Managing Off-Label Drug Use

Guest Post by Marc Rodwin

Last year Endo Pharmaceuticals paid just under $182 million to settle a Department of Justice prosecution over its illegal marketing of Lidoderm for uses that the FDA had not approved.[1]  This settlement reflects a widespread practice in which pharmaceutical firms illegally promote drugs for off-label uses. In recent years, pharmaceutical firm settlement agreements for off-label promotion have included Johnson and Johnson ($2.2 billion for off-label promotion of Risperdal, Invega and Natrecor);[2] Pfizer ($2.3 billion for off-label promotion of Bextra);[3] and GlaxoSmith Kline ($3 billion for off-label promotion of Avandia).[4]  However, the problem of off-label drug use is more complex than it appears.

Manufacturers are prohibited from marketing drugs off-label, that is, for purposes that the FDA has not found to be safe and effective. However, physicians may prescribe drugs off-label for a different therapeutic purpose, with a different dose or for a different category of patients than that on which the drug was tested. Physicians—with the manufacturer’s encouragement—prescribe off-label much more frequently than is justifiable and risk harming their patients. In fact, 70 percent of off-label uses lack significant scientific support.

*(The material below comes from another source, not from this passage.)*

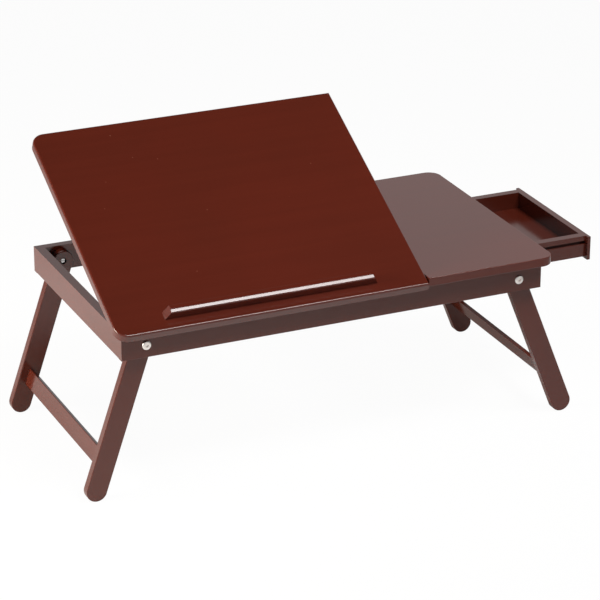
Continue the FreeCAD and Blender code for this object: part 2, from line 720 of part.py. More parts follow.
def make_prop():
    bars = {"prop_bar_left": "prop_bar_left_x", "prop_bar_right": "prop_bar_left_x + prop_bar_spacing"}
    for name, x in bars.items():
        bar = make_board(name, "prop_bar_thickness", BETWEEN_RAILS, "prop_bar_height")
        hole = (f"{AXLE_FROM_FRONT} - rail_thickness", "prop_bar_drop + prop_bar_height - prop_axle_drop")
        drill_along(bar, name + "_axle_hole", [hole], "prop_axle_radius")
        put(bar, name, "tray", x, "rail_thickness", "0 - prop_bar_drop - prop_bar_height")
    axle_length = "prop_bar_spacing + prop_bar_thickness"
    axle = make_rod("prop_axle_rod", "0", "0", "0", "prop_axle_radius", axle_length)
    clear_shift(axle)
    axle_set = join("prop_axle_set", [axle])
    put(axle_set, "prop_axle", "tray", "prop_bar_left_x", AXLE_FROM_FRONT, "0 - prop_axle_drop")
    for name, x in {"prop_arm_left": ARM_LEFT_X, "prop_arm_right": ARM_RIGHT_X}.items():
        arm = new_body(name)
        sketch = new_sketch(arm, "YZ", name + "_outline")
        draw_round_bar(sketch, "prop_length", "0", "prop_arm_width / 2")
        add_pad(arm, sketch, "prop_arm_thickness")
        drill_along(arm, name + "_axle_hole", [("0", "0")], "prop_axle_radius + bolt_running_clearance")
        drill_along(arm, name + "_rod_hole", [("prop_length", "0")], "prop_rod_radius")
        add_fillet(arm, "leg_edge_radius", lambda edge: edge.Length > LONG_EDGE)
        put(arm, name, "prop", x)
    rod = make_rod("prop_rod_cylinder", "0", "0", "0", "prop_rod_radius",
                   f"{ARM_RIGHT_X} + prop_arm_thickness - {ARM_LEFT_X}")
    clear_shift(rod)
    put(join("prop_rod_set", [rod]), "prop_rod", "prop", ARM_LEFT_X, "prop_length", "0")


# Legs


def make_leg(name, side, y, sense):
    """Make a leg with pivot hole, nut recess and stretcher mortise: sense 1 at the front, -1 at the back."""
    body = new_body(name)
    sketch = new_sketch(body, "XZ", name + "_outline")
    draw_round_bar(sketch, "0", f"0 - {LEG_LENGTHS[side]}", "leg_width / 2")
    add_pad(body, sketch, "leg_thickness", turned=True)
    drill_across(body, name + "_pivot_hole", [("0", "0")], "bolt_radius + bolt_running_clearance")
    inner_level = "0 - leg_thickness" if sense > 0 else "0"
    drill_across(body, name + "_nut_recess", [("0", "0")], "counterbore_radius",
                 "nut_length + nut_sink + seat_clearance", inner_level, turned=sense > 0)
    mortise = new_sketch(body, "XZ", name + "_mortise", inner_level)
    draw_rectangle(mortise, "0 - stretcher_thickness / 2", "0 - stretcher_distance - stretcher_width / 2",
                   "stretcher_thickness / 2", "0 - stretcher_distance + stretcher_width / 2")
    add_pocket(body, mortise, "stretcher_tenon", turned=sense > 0)
    add_fillet(body, "leg_edge_radius", is_leg_rim)
    put(body, name, side + "_legs", "0", y)


def is_leg_rim(edge):
    """Pick a leg's long edges and its round ends, not its holes."""
    box = edge.BoundBox
    return box.YLength < CLOSE and max(box.XLength, box.ZLength) > value("leg_width") - CLOSE


def make_legs():
    for side in ("left", "right"):
        make_leg(f"leg_front_{side}", side, "rail_thickness + leg_side_gap", 1)
        make_leg(f"leg_back_{side}", side, f"frame_depth - {LEG_INNER_Y}", -1)
        stretcher = make_board(f"stretcher_{side}", "stretcher_thickness",
                               f"frame_depth - 2 * {LEG_INNER_Y} + 2 * stretcher_tenon", "stretcher_width")
        add_fillet(stretcher, "rail_edge_radius", lambda edge: edge.Length > LONG_EDGE)
        put(stretcher, f"stretcher_{side}", side + "_legs", "0 - stretcher_thickness / 2",
            f"{LEG_INNER_Y} - stretcher_tenon", "0 - stretcher_distance - stretcher_width / 2")


def make_bolt(name, x, sense):
    """Make a leg bolt along y, with a round head outside the rail: sense 1 at the front, -1 at the back."""
    body = new_body(name)
    sign = "1" if sense > 0 else "(0 - 1)"
    end = f"{sign} * ({NUT_FACE_Y} - nut_length / 2)"
    outline = new_sketch(body, "XY", name + "_half_section")
    draw_polygon(outline, [
        ("0", f"{sign} * (0 - bolt_head_height)"),
        ("bolt_head_radius", f"{sign} * (0 - bolt_head_height)"),
        ("bolt_head_radius", "0"),
        ("bolt_radius", "0"),
        ("bolt_radius", end),
        ("0", end),
    ])
    turned = body.newObject("PartDesign::Revolution", name + "_turned")
    turned.Profile = outline
    turned.ReferenceAxis = (outline, ["V_Axis"])
    turned.Angle = 360
    doc.recompute()
    add_fillet(body, "bolt_head_height - bolt_head_rim",
               lambda edge: lies_at(edge, y=f"{sign} * (0 - bolt_head_height)"))
    socket = new_sketch(body, "XZ", name + "_socket", f"{sign} * bolt_head_height")
    angles = range(0, 360, 60)
    draw_polygon(socket, [(f"bolt_socket_radius * cos({angle})", f"bolt_socket_radius * sin({angle})")
                          for angle in angles])
    add_pocket(body, socket, "bolt_socket_depth", turned=sense < 0)
    put(body, name, "tray", x, "0" if sense > 0 else "frame_depth", PIVOT_LEVEL)


def make_nut(name, x, sense):
    """Make a slotted barrel nut in the leg's inner recess: sense 1 at the front, -1 at the back."""
    body = new_body(name)
    outline = new_sketch(body, "XZ", name + "_outline")
    draw_circle(outline, "0", "0", "nut_radius", "rim")
    add_pad(body, outline, "nut_length", turned=sense > 0)
    drill_across(body, name + "_thread", [("0", "0")], "bolt_radius", "nut_length / 2",
                 turned=sense < 0)
    slot = new_sketch(body, "XZ", name + "_slot", "0 - nut_length" if sense > 0 else "nut_length")
    slot_corner = ("2 * nut_radius", "nut_slot_width / 2")
    draw_rectangle(slot, *[f"0 - {size}" for size in slot_corner], *slot_corner)
    add_pocket(body, slot, "nut_slot_depth", turned=sense > 0)
    inner = f"{NUT_FACE_Y} - nut_length"
    put(body, name, "tray", x, inner if sense > 0 else f"frame_depth - ({inner})", PIVOT_LEVEL)


def make_bolts():
    for side, x in {"left": "leg_pivot_inset", "right": RIGHT_PIVOT}.items():
        for place, sense in {"front": 1, "back": -1}.items():
            make_bolt(f"leg_bolt_{place}_{side}", x, sense)
            make_nut(f"leg_nut_{place}_{side}", x, sense)


# Drawer, its runners and its stop


def runner_screw_places():
    """List the runners' screws from the tray's corner: two in each runner."""
    y_places = [f"({BOX_FRONT_Y} - runner_side_gap - {RUNNER_WIDTH} / 2)",
                f"(frame_depth - {BOX_FRONT_Y} + runner_side_gap + {RUNNER_WIDTH} / 2)"]
    return [(f"{BATTEN_X} + batten_width + {step}", y) for y in y_places for step in RUNNER_SCREW_X]


def mirrored(corners, sense):
    """Give the corners of a section, with y turned round for the back of the tray."""
    return corners if sense > 0 else [(f"0 - ({y})", z) for y, z in corners]


def make_runner(name, sense):
    """Make a drawer runner: a strip under the top with a tongue that the drawer side's groove slides on."""
    body = new_body(name)
    section = new_sketch(body, "YZ", name + "_section")
    tongue_high = "(0 - drawer_box_drop - groove_drop - runner_play)"
    tongue_low = f"({tongue_high} - groove_height + 2 * runner_play)"
    tongue_tip = f"({RUNNER_WIDTH} + runner_side_gap + groove_depth - 2 * runner_play)"
    draw_polygon(section, mirrored([
        ("0", "0"),
        ("0", "0 - runner_height"),
        (RUNNER_WIDTH, "0 - runner_height"),
        (RUNNER_WIDTH, tongue_low),
        (tongue_tip, tongue_low),
        (tongue_tip, tongue_high),
        (RUNNER_WIDTH, tongue_high),
        (RUNNER_WIDTH, "0"),
    ], sense))
    add_pad(body, section, f"frame_length - runner_front_setback - {BATTEN_X} - batten_width")
    middle = f"{RUNNER_WIDTH} / 2" if sense > 0 else f"0 - {RUNNER_WIDTH} / 2"
    places = [(step, middle) for step in RUNNER_SCREW_X]
    drill_upright(body, name + "_screw_holes", places, "screw_radius")
    drill_upright(body, name + "_counterbores", places, "screw_head_radius", "screw_head_height",
                  "0 - runner_height", turned=True)
    y = "rail_thickness + end_stub_length"
    put(body, name, "tray", f"{BATTEN_X} + batten_width", y if sense > 0 else f"frame_depth - ({y})", "0")


def make_drawer_side(name, sense):
    """Make a drawer side: a groove outside for the runner's tongue and one inside for the floor."""
    body = new_body(name)
    section = new_sketch(body, "YZ", name + "_section")
    groove_high = "(drawer_box_height - groove_drop)"
    groove_low = f"({groove_high} - groove_height)"
    lip = "(drawer_side_thickness - drawer_floor_lip)"
    floor_high = "(drawer_floor_rise + drawer_floor_thickness)"
    draw_polygon(section, mirrored([
        ("0", "0"),
        ("drawer_side_thickness", "0"),
        ("drawer_side_thickness", "drawer_floor_rise"),
        (lip, "drawer_floor_rise"),
        (lip, floor_high),
        ("drawer_side_thickness", floor_high),
        ("drawer_side_thickness", "drawer_box_height"),
        ("0", "drawer_box_height"),
        ("0", groove_high),
        ("groove_depth", groove_high),
        ("groove_depth", groove_low),
        ("0", groove_low),
    ], sense))
    add_pad(body, section, BOX_LENGTH)
    y = BOX_FRONT_Y if sense > 0 else f"frame_depth - {BOX_FRONT_Y}"
    put(body, name, "drawer", BOX_BACK_X, y, BOX_BOTTOM_Z)


def make_drawer():
    inner_y = f"{BOX_FRONT_Y} + drawer_side_thickness"
    inner_front_x = "(frame_length - drawer_plate_thickness - drawer_front_thickness)"
    inner_back_x = f"({BOX_BACK_X} + drawer_back_thickness)"
    make_drawer_side("drawer_side_front", 1)
    make_drawer_side("drawer_side_back", -1)
    front = make_board("drawer_front_board", "drawer_front_thickness", BOX_INNER_WIDTH, "drawer_box_height")
    put(front, "drawer_front_board", "drawer", inner_front_x, inner_y, BOX_BOTTOM_Z)
    back = make_board("drawer_back_board", "drawer_back_thickness", BOX_INNER_WIDTH,
                      "drawer_box_height + drawer_back_rise")
    put(back, "drawer_back_board", "drawer", BOX_BACK_X, inner_y, BOX_BOTTOM_Z)
    floor = make_board("drawer_floor", f"{inner_front_x} - {inner_back_x}",
                       f"{BOX_INNER_WIDTH} + 2 * drawer_floor_lip", "drawer_floor_thickness")
    put(floor, "drawer_floor", "drawer", inner_back_x, f"{inner_y} - drawer_floor_lip",
        f"{BOX_BOTTOM_Z} + drawer_floor_rise")
    plate = make_board("drawer_plate", "drawer_plate_thickness", "drawer_plate_width",
                       "rail_height + drawer_plate_hang - drawer_plate_drop")
    add_fillet(plate, "drawer_plate_edge", lambda edge: lies_at(edge, x="drawer_plate_thickness"))
    put(plate, "drawer_plate", "drawer", "frame_length - drawer_plate_thickness",
        "(frame_depth - drawer_plate_width) / 2", "0 - rail_height - drawer_plate_hang")


def make_runners():
    make_runner("drawer_runner_front", 1)
    make_runner("drawer_runner_back", -1)
    screws = [make_screw(f"runner_screw_{number}", x, y, "0 - runner_height", "screw_radius",
                         "screw_head_radius", "screw_head_height", "runner_height + screw_bite", upward=True)
              for number, (x, y) in enumerate(runner_screw_places(), start=1)]
    put(join("runner_screw_set", screws), "runner_screws", "tray")
    stop_length = f"{BOX_INNER_WIDTH} - 2 * stop_side_margin"
    stop = make_board("drawer_stop", "stop_width", stop_length, "stop_height")
    stop_y = f"{BOX_FRONT_Y} + drawer_side_thickness + stop_side_margin"
    put(stop, "drawer_stop", "tray", "stop_x", stop_y, "0 - stop_height")


def check_and_write():
    """Stop if any object failed or any piece has no sound shape, then write a STEP file for each piece."""
    doc.recompute()
    failed = [thing.Name for thing in doc.Objects if {"Invalid", "Error"} & set(thing.State)]
    failed += [piece.Label for piece in PIECES if piece.Shape.isNull() or not piece.Shape.isValid()]
    if failed:
        raise RuntimeError("failed: " + ", ".join(failed))
    os.makedirs("parts", exist_ok=True)
    for piece in PIECES:
        piece.Shape.exportStep(f"parts/{piece.Label}.step")


fill_sheet()
make_frame()
make_fixed_top()
make_hinges()
make_tilt_panel()
make_ledge_bar()
make_notch_rack()
make_prop()
make_legs()
make_bolts()
make_drawer()
make_runners()
check_and_write()
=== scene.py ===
import math

import bpy
from mathutils import Matrix, Vector

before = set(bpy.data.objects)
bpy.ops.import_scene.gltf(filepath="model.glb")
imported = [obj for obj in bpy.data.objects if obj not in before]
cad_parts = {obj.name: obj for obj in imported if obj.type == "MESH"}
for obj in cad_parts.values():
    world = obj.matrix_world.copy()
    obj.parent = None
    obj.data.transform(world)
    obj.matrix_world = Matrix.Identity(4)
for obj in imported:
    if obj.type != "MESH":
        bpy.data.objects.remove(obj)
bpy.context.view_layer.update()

bl_info = {
    "name": "Laptop stand with drawer",
    "version": (1, 0, 0),
    "blender": (4, 5, 0),
    "location": "View3D > Sidebar > Laptop stand",
    "description": "Finishes the wooden laptop stand and lights it in a pale studio",
    "category": "Object",
}

MM = 0.001
ALONG_X = Vector((1, 0, 0))
ALONG_Y = Vector((0, 1, 0))
TILT = math.radians(27.5)
LEG_SPLAY = {"left": math.radians(-18.7), "right": math.radians(21.7)}
PROP_RISE = math.radians(45)

# For each noise of the grain: repeats in a metre along and across it, and the levels drawn as 0 and 1
GRAIN_NOISES = {
    "Streaks": ((3.0, 90.0, 90.0), (0.3, 0.7)),
    "Pores": ((22.0, 900.0, 900.0), (0.3, 0.5)),
}
# The stain's tint at two levels of the cloudy noise, and how the lacquer's roughness changes with it
STAIN_CLOUDS = {0.35: (0.82, 0.95, 1.0, 1), 0.65: (1.0, 0.92, 0.88, 1)}
CLOUD_SHEEN = (-0.03, 0.05)
# Share of the dust's cells that hold no speck
SPECKLESS_SHARE = 0.8
# Roughness of each plating, and how strongly its scratches show
NICKEL_BLUR, NICKEL_SCRATCHES = 0.22, 0.1
ZINC_BLUR, ZINC_SCRATCHES = 0.36, 0.25
# Ratios between which wear changes a plating's brightness and its roughness
WEAR_TONE = (0.9, 1.0)
WEAR_BLUR = (0.7, 1.3)
SCRATCH_DEPTH = 0.02 * MM


def linear(red, green, blue):
    """Turn a colour of 0 to 255 steps into the linear colour that a shader takes."""
    steps = [channel / 255 for channel in (red, green, blue)]
    return tuple(step / 12.92 if step <= 0.04045 else ((step + 0.055) / 1.055) ** 2.4 for step in steps)


# Settings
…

Physicians value the right to prescribe off-label, but it is the pharmaceutical firms’ incentive to increase sales that drives this practice. More sales means increased profits, so manufacturers have financial incentives to promote off-label use. The First Amendment protects certain off-label promotion as commercial free speech. Furthermore, manufacturers sometimes engage in illegal off-label promotion when the expected revenue exceeds potential penalties.

Unmanaged off-label drug use compromises good medical practice and the FDA’s ability to protect consumers from unsafe and ineffective drugs. Yet typical reform proposals, such as stronger sanctions for illegal promotion, don’t eliminate the problem. Public policy should manage off-label drug use by tracking off-label prescribing, removing economic incentives to sell off-label, and evaluating the safety and effectiveness of off-label uses.

Physicians should be required to indicate on each prescription the purpose for which the drug is prescribed, recording the patient’s principal diagnostic and symptom codes, gender and age. Third party payers should condition physician reimbursement on reporting this information. This prescribing data would identify the therapeutic goals of off-label uses and the affected populations. Researchers could then obtain anonymized data from treating physicians to evaluate the safety and effectiveness of these uses. The data also could signal when the FDA should investigate possible illegal off-label promotion.

Yet prohibitions on illegal off-label marketing alone are ineffective, because off-label sales are in the drug firms’ economic interests; monitoring compliance is difficult; and fines are too small given that off-label sales can generate billions of dollars in profits. Far more effective would be to change the economic incentives through new payment rules. Manufacturers would cease promoting and would even discourage off-label prescribing if it increased their costs but not their revenue.

It might not be the manufacturers’ fault that a physician prescribes a drug off-label, but the FDA grants market exclusivity for new drugs—with resulting monopoly profits—only for approved uses. Allowing firms to earn monopoly profits from off-label prescribing undermines the whole point of FDA regulation. Therefore, insurers should reimburse drug firms only for the marginal cost of manufacturing a drug when it is prescribed for off-label uses. Implementing this policy would require verifying the manufacturers’ production costs. The Medicare program, which requires hospitals to report cost data to determine reimbursement rates, provides a working model.

Yet when manufacturers sell drugs in bulk to wholesalers, it is uncertain how much will be prescribed off-label. Therefore, it will be necessary to adjust their compensation after the prescription is filled in order to reduce their income from off-label sale. Congress should require manufacturers to deposit their excess payments into a government-supervised fund dedicated to the evaluation of off-label drug use and drug safety.

When a drug’s off-label sales exceed a significant threshold, it makes sense to evaluate the safety and efficacy of these unapproved uses. Requiring that manufacturers finance these evaluations is a logical extension of their obligations to monitor the safety of drugs they sell. Moneys generated from the proposed claw-back of off-label sales revenue could fund the evaluation. Until that reform is adopted, the evaluation should be financed by taxing manufacturers. The National Institutes of Health should select and oversee independent researchers to conduct these evaluations.

Economic incentives for firms to sell drugs off-label without controls on physician prescribing are a recipe—nay, a prescription—for trouble. To promote sound medical practice Congress should remove financial incentives to sell off-label and monitor and evaluate the safety and efficacy of off-label prescriptions.

Marc A. Rodwin is a professor of health law at Suffolk University Law School.  He has developed this reform proposal in Rodwin, Marc A. “Rooting Out Institutional Corruption to Manage Inappropriate Off‐Label Drug Use.” The Journal of Law, Medicine & Ethics 41, no. 3 (2013): 654-664.  This research was conducted while he was a lab fellow at the Edmond J. Safra Center.